MT also went the route of adding a blade to its props—if the OEM hung a two-blade up front, MT built a three-blade version for the airplane (or even four). As MT composite props have no life limit and are field repairable, they have proven attractive those owners looking to step up from their two-blade prop. Not to be left behind, Hartzell also developed a line of lightweight composite props.
We considerthe prop upgrade market to have matured now that the manufacturers are generally not pricing three-blade at a level below two-blade. While MT Propeller USA’s Peter Marshall told us that MT continues to see solid demand for its aftermarket props, we noted that a number of three-blade props that we’d seen offered in the past are gone from McCauley’s website. Accordingly, given that the “new” has worn off the market, what are the benefits, if any, of switching to a three-blade prop?
The answer isn’t simple, so we’ll approach it from several directions and we’ll say up front that the bottom line is probably going to be emotion—rather than cold, hard economics.
Moving to a three-blade composite prop means a weight savings of from 5 to 20 pounds over an aluminum three-blade prop—and a slight weight savings over the weight of an aluminum two-blade prop. Composites allow more subtle and precise shaping of the blade, which often means better performance—although propeller engineers pretty much knew what they were doing by the 1940s, so any performance increase is generally subtle and measured in the single digits when it comes to percentage improvement.
From an efficiency standpoint, the fewer the blades and the lower the RPM, the better. Piston general aviation airplanes have relatively low horsepower engines, so it doesn’t take a lot of blades to absorb it and convert it to thrust. Although a single-blade prop is the theoretical max performer, we don’t think there’s been one on a production airplane since well before World War II. By and large, two-blade props proved to be the best compromise between efficiency, thrust, weight and avoiding cavitation—where one blade advances into the turbulence generated by the previous blade during rotation.
Once three-blade props became
Select New Propeller Prices
$9300—aluminum, two-blade proP
$11,100 with spinner
$10,800—aluminum, two-blade prop AND spinner
$11,925—aluminum, three-blade scimitar prop AND spinner
$13,950—COmPOSITE, THREE-BLADE PROP AND SPINNER
$9000—ALUMINUM, TWO-BLADE PROP
$9600—aluminum, two-blade proP
$12,588—78-inch, aluminum, three-blade scimitar prop AND spinner
$12,588—82-inch, aluminum, three-blade scimitar prop AND spinner
$12,450—COMPOSITE, TWO-BLADE PROP AND SPINNER
$13,950—COMPOSITE, THREE-BLADE PROP AND SPINNER
$9300—aluminum, two-blade prop
$14,567—aluminum, two-blade prop
$12,827—aluminum, three-blade prop AND spinner
$12,500—composite, three-blade prop and spinner
Beechcraft B55 Baron
$32,200—two, aluminum, three-blade props and spinners
$24,949—two, aluminum, two-blade props AND spinners
$28,828—TWO, ALUMINUM, THREE-BLADE PROPS AND SPINNERS
$29,600—TWO, ALUMINUM, THREE-BLADE SCIMITAR PROPS AND SPINNERS
$35,300—two, composite, four-blade props and spinners
We use $3000 as a rule of thumb price for overhauling a constant-speed, aluminum prop.
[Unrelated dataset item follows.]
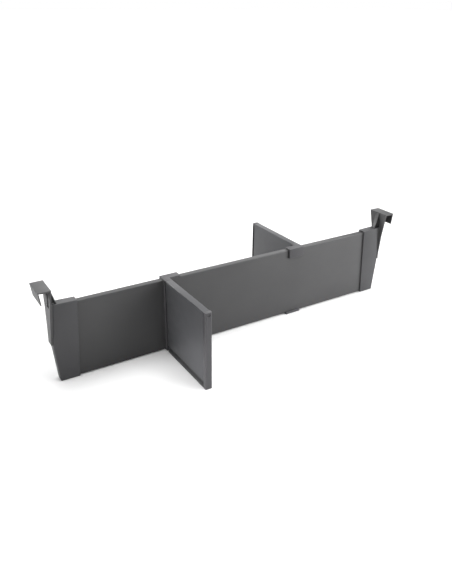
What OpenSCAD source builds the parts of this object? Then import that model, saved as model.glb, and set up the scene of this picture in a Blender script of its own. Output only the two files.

The price goes up from there, especially if the airplane is not flown regularly. Prop shops told us that if it’s been a long time since the prop has been in the shop, there’s a good chance there will be enough corrosion in the hub to require replacement of internal components.
We were also told that aluminum prop blades generally will make it through three or four overhauls unless the prop is operated regularly on gravel. If a blade needs to be replaced plan on a minimum of $1600 for a used, serviceable blade and $3500 for new.
Composite blades can last indefinitely as they are never filed down as are aluminum blades. Where a nick in an aluminum blade means filing and changing the size and airfoil of the blade, the same damage to a composite blade is fixed by removing the glass, inspecting the area and rebuilding it to the original dimensions.
The economics of the replacement decision for a two-blade prop are such that if there are problems at overhaul time, the price of repairs and/or blade replacement can rapidly add up to the price of a new prop.
When we compared prices of replacement props for four popular airplanes we were interested to note that for less than 50 percent more than a new two-blade prop, you can have your choice of aluminum or composite three-blade props—and in one case, the three-blade prop was cheaper than a two-blade unit.
As withmost aircraft upgrades, spending the extra bucks for a three- or four-blade prop will not increase the resale value of your airplane by a like amount. If you are going to sell the airplane in the next few years upgrading the prop probably doesn’t make sense. However, if you are going to keep the airplane and have been regularly upgrading various systems and components, we think considering upgrading to more blades up front may be the right thing for you. We cannot predict what parts aren’t going to break because of the reduced vibration, but our experience is that the increased smoothness is noticeable.
We can’t put a number of the value of appearance, but we note that most pilots like the way airplanes look when they have more propeller blades. After all, we’re willing to pay a premium for an attractive paint job, why not for a cool-looking prop?
We also like the weight savings that comes with composites and the performance increase that comes with their being able to hold a more precise airfoil. For someone intending to fly regularly and keep an airplane for several years, the longevity of composite blades may make them cheaper to maintain than aluminum.
Finally, we think that the cruise speed losses noted with some early three-blade props have been erased with the scimitar and composite fans.
We think the prop upgrade decision boils down to emotion. And that’s OK. That’s what got a lot of us into airplanes to start with—they are way cool. So making them even cooler may be worth the price of admission.